Au demeurant, lorsqu’il
s’agit d’envisager plus sérieusement l’intégration du pays
en 1768, les tenants de la
liberté du commerce soutinrent le projet avec force : « On
a déjà fait voir que la multiplicité des bureaux établis
sur les différentes frontières du
Dauphiné avec les communautés du Comtat
et les terres adjacentes de Provence,
portent un coup mortel au commerce de tout le canton : la
liberté est l’âme du commerce. Cependant, il est peu de
villages dans le Bas-Dauphiné et les
Terres adjacentes où il n’y ait un bureau des fermes ; les
formalités multipliées auxquelles on est assujetti et que
la plupart des habitants ignorent, les craintes
perpétuelles sur les peines auxquelles ils sont exposés,
ne leur permettent pas de se livrer au commerce. Il est
peu de pays qui en ayent plus de différentes branches. Le
Haut
Dauphiné et la partie de montagne peuvent
fournir au Bas-Dauphiné, au
Comtat ou à la Provence des
chanvres, toiles, bois, fers, bestiaux, fourrages, huiles,
noix ». Pourtant, on discutait encore en 1785 de la carte des penthières, en
distinguant l’intérieur et l’extérieur du Comtat. On jugea
que 30 hommes devaient suffire pour l’intérieur, 14 à
Avignon, huit à Carpentras et huit à Mondragon. Pour la
ligne de défense extérieure, chargée d’empêcher l’arrivée
des tabacs, des
marchandises prohibées,
des soieries échappées, le directeur des fermes envisagea
de former « trois fortes brigades» sous les ordres d’un
Lieutenant à Apt : une de dix hommes à Apt (bureaux
subordonnés de Gordes, Lumières et Goult), l’une de huit
hommes à Sault et l’une
également de huit hommes à Lourmarin pour faire la
jonction avec les
bureaux La Roque sur la Durance, avec
deux sous-brigades de quatre hommes pour l’exercice des
débits, à Manosque et à Sisteron.
Notons enfin que les
concordats du 4 février 1756 et
du 29 août
1758 autorisèrent la Ferme générale à
lever un denier par carte sur tous les jeux fabriqués à Avignon, et à
établir son bureau pour l’enregistrement des
autorisations de fabrication, marques et le contrôle. Levé au profit de l’Ecole royale militaire de
France, ce droit taxait les cartiers selon les mêmes
procédures que dans le royaume voisin. Le
vice-légat Grégoire Salviati reconnut dans un
règlement de 1761 que « le paiement de ce droit modique qui ne regarde que
les personnes aisées, assure un avantage à la
noblesse de la
ville d’Avignon et de la province du
Comtat-Venaissin
par son admission à l’Ecole royale
militaire ». Le pays obtenait en outre la
possibilité d’écouler ses cartes plus facilement dans le royaume et à l’étranger.
Au
total, on mesure donc comment la Ferme générale parvenait
à infiltrer et administrer le fisc non seulement des pays
intégrés à la Couronne, mais aussi des pays demeurés sous
la souveraineté d’un autre prince que le roi de France.
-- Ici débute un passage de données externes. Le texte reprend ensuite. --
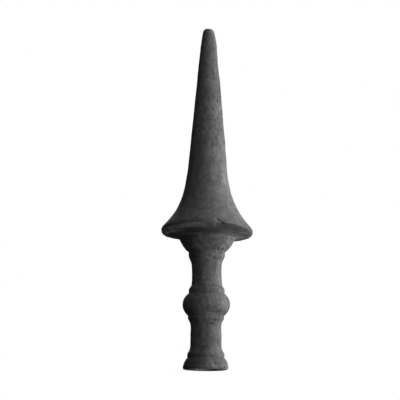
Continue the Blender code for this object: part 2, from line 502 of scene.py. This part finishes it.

Sources et références bibliographiques:
-
Sources archivistiques:
- AN, G1 83, dossier 5, « Mémoire sur la régie intérieure du port de Marseille pour les traites, les gabelles et le tabac », 5 juillet 1785.
- AD Drôme, C 296 : « Mémoire concernant la limitation entre le Dauphiné et la Provence ».
- AD Vaucluse, 9J 2 et 9J 3 Légation d’Avignon (en ligne), notamment 9J 2-26 : Articles convenus et accordés entre Mess. Reinier d’Elci, archevêque de Rhodes, nonce apostolique près de S. M. T. C., commissaire député de Sa Sainteté, et le sieur Antoine-Louis Rouillé… pour le rétablissement du commerce entre les habitants de la ville d'Avignon et du Comtat Venaissin, et les sujets de Sa Majesté conclus le 11 mars 1734, Avignon, Jean-François Domergue Imprimeur, 1756, 24 p. Ce registre comprend : "Extrait du bail de la ferme générale du tabac dans la ville d'Avignon et État Venaissin qu'on renouvelle tous les neuf ans, et dans lequel lesdits articles sont toujours insérés", Paris, 11 mars 1734.
-
Sources imprimées:
- Lettre des Fermiers généraux du 14 février 1773 « Mémoire relatif au transit du bas et haut Comtat », vers 1773 C 1031.
- Lettre du cardinal Firrao à Mgr le vice-légat d'Avignon, 20 février 1734.
- Arrêts du Conseil d'État du Roy pour faire jouir les habitants de la ville d'Avignon et du Comtat Venaissin des avantages que S. M. T. C. a bien voulu leur accorder, 16 mars 1734.
- Ordonnance du vice-légat Bondelmonte pour la publication de l'arrêt du Conseil d'État du Roi, 31 mars 1734.
- Instruction et ordre de M. Dufort, fermier général, aux receveurs des bureaux des fermes établi à Avignon et sur la frontière du Comtat… sur l’exécution de l’arrêt du Conseil d'État du Roi du 16 mars 1734", 30 mars 1734 et "Extrait du tarif général de la douane de Lyon pour ce qui concerne la partie des soyries du royaume, arrêté au conseil le 27 octobre 1632.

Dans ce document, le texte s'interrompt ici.